Regardless of the supervision above, the model will usually fall into one of the following buckets:

- ### Discriminative Models
  - Focus on mapping inputs to outputs directly
  - Example: Provide an image with a dog and the model classifies the image as a dog from a cat/dog label set
- ### Generative Models
  - Focus on understanding how the data was "made"
  - Example: Provide an "Empty Matrix" and then model outputs an image of a dog <br> from a pool of images of different dogs and cats it can create

# Supervised Learning 

We now dive into the main concepts that are applied in supervised learning since these are the foundamental blocks that are used repetatively throughout Deep Learning (no matter the complexity of the model).

Supervised learning can summarised as a model the produces a mathematical function, such that when pass through inputs to the function it'll compute the the output, where the output is referred as the $\color{lightblue}inference$.

This function contains $\color{lightblue}parameter$, which affect the output from a given input. As such the model equation described a family of possible relationships between inputs and outputs, where the parameters specifiy the particular relationship.

$\color{lightblue}training$ a model essentially means trying to find the parameters that describe the true relationship between the inputs and output. 

We train the model by following a procedure of trial and error over the training set where for each trial measure the error and then correct the parameters in the direction that will reduce the error in the next run of trials and errors.
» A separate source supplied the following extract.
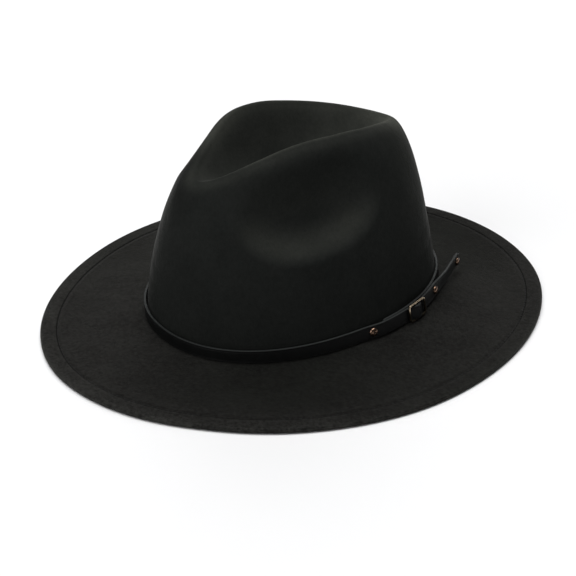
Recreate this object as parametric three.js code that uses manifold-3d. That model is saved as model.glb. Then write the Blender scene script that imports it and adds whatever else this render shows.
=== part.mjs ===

After training a model, we asses its performance; we run themodel on a seperate test data to see how well it performs or how well it $\color{lightblue}generalises$

If the results are good enough then the model is ready for deployment

#### Formalization

$\text{Let } \vec x \in \R^n \text{ be our input and } \vec y \in \R^m  \text{ be the output}$

$\text{To make a prediction we need a model } f[•] \text{ which takes x and returns y}$

$$ f[x]= y $$

$\text{Since we need parameters to describe the relation then } f \text{ needs to accept these parameters } \phi \text{ therefore:}$ 

$$ f[x, \phi] = y$$

$\text{To train the model we quantify the degree of mismatch between the inference and the true values:}$

$$ \hat\phi = \argmin_{\phi}\left[L[\phi]\right] = \argmin_{\phi}\left[L[\{x_i, y_i\}, \phi]\right]  $$

## 1D Linear Regression Model Example

Assume our input and output are scalar values

$\text{model: }$  $$y = f[x, \phi] = \phi_0 + \phi_1x$$

$\text{Parameters: }$  $$\phi = [\phi_0, \phi_2]$$

$\text{Loss Function: }$ $$L[\phi] = \sum_{i=1}^N(f[x_i, \phi] - y_i)^2 = \sum_{i=1}^N(\phi_0 + \phi_1x - y_i)^2$$

The following link provides a visualization of the parameters and it's effect on the Loss function


$\text{Our Goal: }$ $$\hat\phi = \argmin_{\phi} \left[\sum_{i=1}^N(\phi_0+\phi_1x - y_i)^2\right]$$

The following link provides a visualization of the above concepts:
1. 1D linear model
2. Least Square loss Function
3. Loss function space with respect to parameters

https://udlbook.github.io/udlfigures/

## Extending Linear Regression to higher Dimension

Suppose we have d features $x = (x_1, x_2, ..., x_d)$

The general structure remains the same, from a mathematical and implementation stand point we now represent this using vectors and vector operation.

$\text{model: }$ $$y = f[x, \phi] = \phi_0 + \sum_{i=1}^dx_i\phi_i =  \phi^Tx$$

$\text{Parameters: }$ $$\phi = [\phi_0, \, \phi_1, \dots, \phi_d]$$

If this applies to a single instance then we can apply to a subset of the training data and this can be represented by:

$$
X = \begin{bmatrix}
— & x_1 & — \\
— & x_2 & — \\
— & x_3 & — \\
 & \vdots & \\
— & x_N & — 
\end{bmatrix}
$$

Where each $x_{i} \in \R^d$ that is a row vector containing d-values representing the d-features the inference would be: 

$$ 
f[X, \phi]  = X\begin{bmatrix} \phi_1 \\ \phi_2 \\ \vdots \\ \phi_d \end{bmatrix} + \phi_0
\begin{bmatrix} 
1 \\ 1 \\ \vdots \\ 1 
\end{bmatrix}
$$

We also present what's happening for a dimension perspective
$$

(N \times 1) = (N \times d) (d \times 1) + (N \times 1)
$$

$\text{Loss Function: }$ $$L[\phi] = \frac{1}{2N}\sum_{i=1}^N(f[X, \phi] - y)^2  = \frac{1}{2N} ||f[X, \phi] - y||^2$$


### Questions Remained to be answered: 
1. The current model would only perform well on linear data, what if the data isn't linearly correlated?
2. Whe haven't yet described the method to improve the parameters?
3. How did we come up with the this loss function and how do we know it's a good loss to use?